Professor Apelt said the inaccuracy appeared to be caused by specialists having to extrapolate the flow rates using a statistical curve generated from "moderate" floods.

"We have questions about the accuracy of the rating curve at Savages Crossing, which is a key source of information," he said.

"At most of our gauging stations the measurements have only been taken up by 'moderate' flood levels and the rating curve has to be extrapolated upwards, which is an estimation.

"There is a strong suspicion that the extrapolation there is giving low estimates of the flow rates."

The problem is mentioned three times in the report, which also noted January's flood was higher at Savages Crossing than the 1974 event.

It estimates that the flood height at Savages Crossing was 24.167 metres at 3.40am on January 12, above the 1974 Savages Crossing flood level of 23.767 metres.

DERM director-general John Bradley last night told brisbanetimes.com.au the Savages Crossing flood gauge only measured accurately to 15.87 metres.

“So we are talking something like eight metres over the historical data,” he said.

Mr Bradfley said he could not tell whether the estimate was 20 per cent lower than the actual level, as Professor Apelt’s study suggested.

“It is quite probable that there is a variation in our predictive capacity,” he said.

“The direct consequences would be in the [flood] volume at the gauge and in the predictive inundation that occurred downstream of that gauge.”

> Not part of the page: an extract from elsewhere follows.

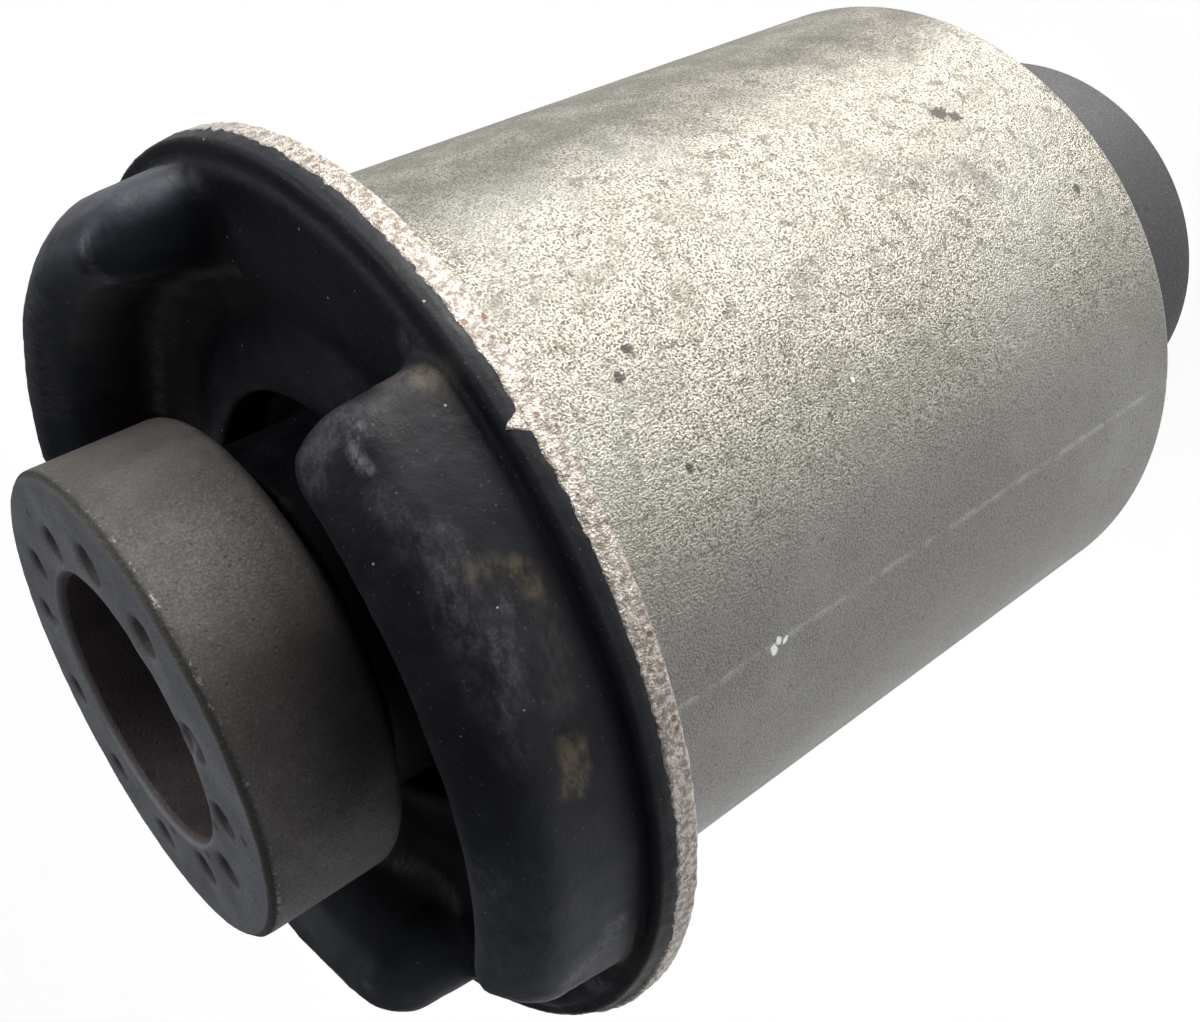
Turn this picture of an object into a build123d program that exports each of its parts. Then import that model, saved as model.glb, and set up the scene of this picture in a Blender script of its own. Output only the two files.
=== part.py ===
from build123d import *
import os

# A bonded rubber bush, standing on the plain end of its inner sleeve with the flanged end up.
# Millimetres. Z is the axis of the bush, and Z = 0 is the face that it stands on.
# Angles are measured from +X towards +Y.

# ---- inner sleeve: a thick turned tube that is wider at both ends ----
sleeve_length = 106.0
bore_radius = 10.5
bore_chamfer = 0.6
neck_radius = 13.75
upper_head_radius = 18.5
upper_head_length = 11.0
upper_head_round = 1.2
lower_head_radius = 19.5
lower_head_length = 28.0
lower_head_round = 2.0
end_chamfer = 0.45

# grip dimples pressed into the upper end face
dimple_count = 12
dimple_circle_radius = 13.8
dimple_radius = 1.35
dimple_depth = 0.7

# ---- outer sleeve: a thin steel tube with its upper end turned out into a flange ----
# The flange is placed from the upper end of the inner sleeve, and the tube's foot from the lower head.
flange_setback = 18.25
flange_radius = 36.5
flange_thickness = 2.05
flange_edge_round = 0.4
bend_inside_radius = 1.2
tube_radius = 30.0
tube_wall = 2.0
tube_overlap = 5.4
tube_foot_round = 0.8

# ---- rubber: the moulding bonded between the sleeves ----
# Heights named "rise" and "drop" are measured from the upper face of the flange.
skin_inset = 0.2
skin_rise = 1.25
skin_round = 0.5
crest_radius = 34.2
crest_rise = 1.7
crest_round = 0.8
floor_radius = 27.3
floor_rise = 0.75
floor_round = 3.0
channel_radius = 23.4
channel_drop = 1.0
channel_round = 2.5
lip_radius = 18.8
lip_inner_radius = 17.3
lip_rise = 0.4
lip_round = 0.5
slot_drop = 3.8
neck_coat = 0.75
neck_coat_gap = 1.5
neck_coat_round = 0.3
foot_inset = 2.4
foot_skin = 1.6
foot_skin_round = 0.6
foot_recess = 6.0
foot_recess_round = 1.5

# lobes that stand up from the rubber round its outer edge and cushion endwise travel
lobe_count = 3
lobe_foot_radius = 34.9
lobe_outer_radius = 34.1
lobe_outer_rise = 8.55
lobe_outer_round = 0.9
lobe_peak_radius = 30.3
lobe_peak_rise = 11.25
lobe_peak_round = 1.4
lobe_shoulder_radius = 28.3
lobe_shoulder_rise = 8.35
lobe_shoulder_round = 1.5
lobe_edge_round = 0.6

# gaps between the lobes, each with parallel walls
gap_angle = 52.5
gap_width = 24.8
gap_foot_round = 2.5

# ---- sizes that follow from the ones above ----
upper_head_underside = sleeve_length - upper_head_length
flange_top = sleeve_length - flange_setback
flange_underside = flange_top - flange_thickness
tube_foot = lower_head_length - tube_overlap
tube_bore_radius = tube_radius - tube_wall
bend_outside_radius = bend_inside_radius + tube_wall
coat_radius = neck_radius + neck_coat
floor_height = flange_top + floor_rise


def ring(corners):
    """Revolve a closed outline about Z. Each corner is (radius, height, rounding)."""
    outline = FilletPolyline(
        [(radius, 0, height) for radius, height, rounding in corners],
        radius=[rounding for radius, height, rounding in corners],
        close=True,
    )
    return revolve(make_face(outline), Axis.Z)


def inner_sleeve():
    """The turned tube, with its ends chamfered inside and out and its grip dimples."""
    body = ring([
        (bore_radius + bore_chamfer, 0, 0),
        (lower_head_radius - end_chamfer, 0, 0),
        (lower_head_radius, end_chamfer, 0),
        (lower_head_radius, lower_head_length, lower_head_round),
        (neck_radius, lower_head_length, 0),
        (neck_radius, upper_head_underside, 0),
        (upper_head_radius, upper_head_underside, upper_head_round),
        (upper_head_radius, sleeve_length - end_chamfer, 0),
        (upper_head_radius - end_chamfer, sleeve_length, 0),
        (bore_radius + bore_chamfer, sleeve_length, 0),
        (bore_radius, sleeve_length - bore_chamfer, 0),
        (bore_radius, bore_chamfer, 0),
    ])
    punch = Cone(0, dimple_radius, dimple_depth, align=(Align.CENTER, Align.CENTER, Align.MAX))
    for index in range(dimple_count):
        turn = Rot(0, 0, index * 360 / dimple_count)
        body -= turn * Pos(dimple_circle_radius, 0, sleeve_length) * punch
    return body


def outer_sleeve():
    """The tube and its flange, one sheet thickness throughout with a rounded bend."""
    return ring([
        (tube_bore_radius, tube_foot, 0),
        (tube_radius, tube_foot, tube_foot_round),
        (tube_radius, flange_underside, bend_inside_radius),
        (flange_radius, flange_underside, flange_edge_round),
        (flange_radius, flange_top, flange_edge_round),
        (tube_bore_radius, flange_top, bend_outside_radius),
    ])


def rubber_core():
    """Everything of the rubber that runs evenly all the way round."""
    foot = tube_foot + foot_inset
    recess_roof = foot + foot_recess
    slot_floor = flange_top - slot_drop
    slot_round = 0.45 * (lip_inner_radius - coat_radius)
    lip_top = flange_top + lip_rise
    skin_radius = flange_radius - flange_edge_round - skin_inset
    coat_top = upper_head_underside - neck_coat_gap
    return ring([
        (neck_radius, lower_head_length, 0),
        (lower_head_radius, lower_head_length, lower_head_round),
        (lower_head_radius, foot, 0),
        (lower_head_radius + foot_skin, foot, foot_skin_round),
        (lower_head_radius + foot_skin, recess_roof, foot_recess_round),
        (tube_bore_radius - foot_skin, recess_roof, foot_recess_round),
        (tube_bore_radius - foot_skin, foot, foot_skin_round),
        (tube_bore_radius, foot, 0),
        (tube_bore_radius, flange_top, bend_outside_radius),
        (skin_radius, flange_top, 0),
        (skin_radius, flange_top + skin_rise, skin_round),
        (lobe_foot_radius, flange_top + skin_rise, 0),
        (crest_radius, flange_top + crest_rise, crest_round),
        (floor_radius, floor_height, floor_round),
        (channel_radius, flange_top - channel_drop, channel_round),
        (lip_radius, lip_top, lip_round),
        (lip_inner_radius, lip_top, lip_round),
        (lip_inner_radius, slot_floor, slot_round),
        (coat_radius, slot_floor, slot_round),
        (coat_radius, coat_top, neck_coat_round),
        (neck_radius, coat_top, 0),
    ])


def lobe_ring():
    """The lobes before the gaps part them: a ring with a slanted top, highest inside."""
    root = flange_top + floor_rise / 2
    return ring([
        (floor_radius, root, 0),
        (lobe_foot_radius, root, 0),
        (lobe_outer_radius, flange_top + lobe_outer_rise, lobe_outer_round),
        (lobe_peak_radius, flange_top + lobe_peak_rise, lobe_peak_round),
        (lobe_shoulder_radius, flange_top + lobe_shoulder_rise, lobe_shoulder_round),
    ])


def gap_cutter():
    """The space of one gap, lying along +X, with a rounding where its walls meet its floor."""
    space = Pos(0, 0, floor_height) * Box(
        1.2 * flange_radius,
        gap_width,
        2 * lobe_peak_rise,
        align=(Align.MIN, Align.CENTER, Align.MIN),
    )
    foot_edges = space.edges().group_by(Axis.Z)[0].filter_by(Axis.X)
    return fillet(foot_edges, gap_foot_round)


def rubber_body():
    """The core with its lobes, which are parted by the gaps and rounded along their edges."""
    whole_ring = lobe_ring()
    gaps = [
        Rot(0, 0, gap_angle + index * 360 / lobe_count) * gap_cutter()
        for index in range(lobe_count)
    ]
    lobes = whole_ring
    for gap in gaps:
        lobes -= gap
    cut_edges = new_edges(whole_ring, *gaps, combined=lobes)
    raised_edges = cut_edges.filter_by(lambda edge: edge.center().Z > floor_height + gap_foot_round)
    return rubber_core() + fillet(raised_edges, lobe_edge_round)


os.makedirs("parts", exist_ok=True)
export_step(inner_sleeve(), "parts/inner_sleeve.step")
export_step(outer_sleeve(), "parts/outer_sleeve.step")
export_step(rubber_body(), "parts/rubber_body.step")
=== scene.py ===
"""The looks of a bonded rubber bush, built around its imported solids.

Sizes are millimetres in the frame of the solids: Z is the axis of the bush, Z = 0 is the face that it
stands on, and angles run from +X towards +Y. Meshes are written in metres.
"""
import math

import bpy
import numpy as np
from mathutils import Matrix, Vector, noise
from mathutils.bvhtree import BVHTree


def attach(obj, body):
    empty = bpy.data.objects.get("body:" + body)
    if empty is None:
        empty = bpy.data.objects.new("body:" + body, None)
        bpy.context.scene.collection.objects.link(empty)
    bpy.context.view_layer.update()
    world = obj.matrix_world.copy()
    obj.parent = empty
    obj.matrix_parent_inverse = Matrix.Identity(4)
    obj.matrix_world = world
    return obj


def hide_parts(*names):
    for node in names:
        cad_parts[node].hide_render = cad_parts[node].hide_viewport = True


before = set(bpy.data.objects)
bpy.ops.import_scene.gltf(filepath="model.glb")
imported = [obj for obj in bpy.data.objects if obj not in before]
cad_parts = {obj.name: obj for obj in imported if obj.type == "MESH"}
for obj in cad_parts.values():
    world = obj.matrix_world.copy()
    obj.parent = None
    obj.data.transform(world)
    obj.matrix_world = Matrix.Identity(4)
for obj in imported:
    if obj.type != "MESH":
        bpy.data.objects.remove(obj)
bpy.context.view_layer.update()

MM = 0.001

# ---- the photograph's view: sizes of its frame in pixels, and the camera's place in millimetres ----
PHOTO_SIZE = (1200, 1022)
FOCAL_PIXELS = 1356.08
CENTRE_PIXEL = (508.98, 515.30)
CAMERA_PLACE = Vector((96.42, 24.27, 125.9))
CAMERA_RIGHT = Vector((0.5273, -0.3484, -0.7750))
CAMERA_UP = Vector((0.0, 0.9121, -0.4100))
SENSOR_WIDTH = 36.0

# ---- sizes shared with the solids: the inner sleeve ----
SLEEVE_LENGTH = 106.0
BORE_RADIUS = 10.5
BORE_CHAMFER = 0.6
NECK_RADIUS = 13.75
UPPER_HEAD_RADIUS = 18.5
UPPER_HEAD_LENGTH = 11.0
UPPER_HEAD_ROUND = 1.2
LOWER_HEAD_RADIUS = 19.5
LOWER_HEAD_LENGTH = 28.0
LOWER_HEAD_ROUND = 2.0
END_CHAMFER = 0.45
HEAD_UNDERSIDE = SLEEVE_LENGTH - UPPER_HEAD_LENGTH

# ---- sizes shared with the solids: the outer sleeve ----
TUBE_RADIUS = 30.0
TUBE_WALL = 2.0
TUBE_BORE_RADIUS = TUBE_RADIUS - TUBE_WALL
TUBE_OVERLAP = 5.4
TUBE_FOOT = LOWER_HEAD_LENGTH - TUBE_OVERLAP
TUBE_FOOT_ROUND = 0.8
FLANGE_RADIUS = 36.5
FLANGE_SETBACK = 18.25
FLANGE_THICKNESS = 2.05
FLANGE_EDGE_ROUND = 0.4
FLANGE_TOP = SLEEVE_LENGTH - FLANGE_SETBACK
FLANGE_UNDERSIDE = FLANGE_TOP - FLANGE_THICKNESS
BEND_INSIDE_RADIUS = 1.2
BEND_OUTSIDE_RADIUS = BEND_INSIDE_RADIUS + TUBE_WALL

# ---- the inner sleeve's worn surface: turns in degrees, sizes in millimetres ----
SLEEVE_TURNS = 480
FINE_BAND = 1.6
WORN_EDGE_ROUND = 0.14
FACE_WEAR = 0.02
EDGE_WEAR = 0.03
DIMPLE_DEPTH = 0.75
# radius, turn and half width of each grip dimple
DIMPLES = [
    (13.5, 30, 1.6), (13.1, 62, 1.7), (13.0, 94, 1.5), (13.9, 127, 1.4),
    (14.5, 152, 1.3), (15.1, 181, 1.35), (15.2, 208, 1.3), (14.4, 237, 1.4),
    (13.2, 271, 1.45), (13.4, 298, 1.5), (12.9, 328, 1.5), (12.1, 356, 1.6),
]
# two dimples push the wall of the bore inwards beside them
BULGED_DIMPLES = (30, 356)
BULGE_RISE = 0.5
BULGE_SPREAD = 5.0
BULGE_DEPTH = 1.3

# ---- the outer sleeve's worn surface ----
TUBE_TURNS = 720
RIM_WEAR = 0.07
RIM_RISE = 0.06
SEAM_TURN = 341.4
SEAM_SPREAD = 0.35
SEAM_DEPTH = 0.03
BURR_TURN = 20.6
BURR_SPREAD = 0.75
BURR_RISE = 1.1

# ---- the rubber's section, with heights measured from the upper face of the flange ----
SKIN_FOOT_RADIUS = 36.44
SKIN_OVERLAP = 1.5
SKIN_DROP = 0.45
SKIN_RADIUS = 36.15
SKIN_RISE = 1.2
SKIN_ROUND = 0.4
GROOVE_RADIUS = 35.0
CREST_RADIUS = 34.2
CREST_RISE = 1.7
CREST_ROUND = 0.8
FLOOR_RADIUS = 27.3
FLOOR_RISE = 0.75
FLOOR_ROUND = 3.0
CHANNEL_RADIUS = 23.4
CHANNEL_DROP = 1.0
CHANNEL_ROUND = 2.5
LIP_RADIUS = 18.8
LIP_INNER_RADIUS = 17.3
LIP_RISE = 0.4
LIP_ROUND = 0.5
SLOT_DROP = 3.8
NECK_COAT = 0.75
COAT_RADIUS = NECK_RADIUS + NECK_COAT
COAT_GAP = 1.5
COAT_ROUND = 0.3
FOOT_INSET = 2.4
FOOT_SKIN = 1.6
FOOT_SKIN_ROUND = 0.6
FOOT_RECESS = 6.0
FOOT_RECESS_ROUND = 1.5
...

Meanwhile, in a separate study, Seqwater found that 14 of 75 rain stations and 31 of 71 river height stations in the Brisbane River were not operating correctly in January, although it is unclear when the gauges failed.

The dam operator said that result was good considering the rain gauge network had never been tested under similar circumstances before.

“Some stations were completely destroyed by the volume and magnitude of the flood flows,” the report says.

“Certainly, any data omissions or errors resulting from these failures did not adversely impact operational decision-making.”